Abstract

AbstractA new approach to soil testing, designed to improve accuracy and usefulness, is being developed. A spherical, mixed‐bed ion‐exchange resin capsule is embedded in saturated‐paste soil samples and allowed to accumulate all nutrients the soil can deliver, as a function of diffusive ion movement. This simulates the action of nutrient movement to plant roots. The approach is called the Phytoavailability Soil Test (PST). Objectives were to determine if nutrient accumulation by the resin capsule was described by diffusion models, and to investigate rate‐limiting diffusion processes. Nutrient‐uptake curves were obtained on Ap horizon samples from 20 Montana agricultural soils by measuring time dependence of K, P, and S accumulation in resin capsules during 15 d. Also, a planar system was used in which both sides of a cylinder of resins accumulated P, K, and S from saturated pastes during 96 h. Fluxes to the resin were compared with nutrient gradients, measured by two other extraction methods, on soil slices from successive distances beyond the resin‐soil interface.

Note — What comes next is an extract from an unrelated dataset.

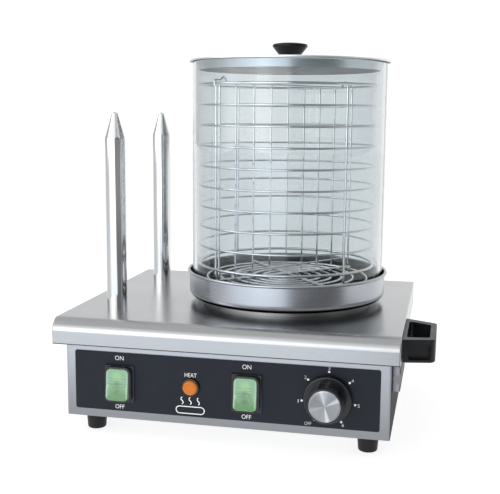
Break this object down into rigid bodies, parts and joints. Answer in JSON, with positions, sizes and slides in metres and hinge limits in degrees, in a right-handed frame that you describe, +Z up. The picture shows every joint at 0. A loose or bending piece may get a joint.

The mass of nutrients adsorbed by the resin as a function of time was consistent with a diffusion process, as was the concentration of nutrients in the soil vs. distance from the resin‐soil interface. The process appeared to be that termed film diffusion. Results demonstrated independence of specific nutrient diffusion and resin adsorption. The PST may provide an improved approach to soil testing because it is sensitive to nutrient diffusion, a governing factor in plant availability of most nutrients.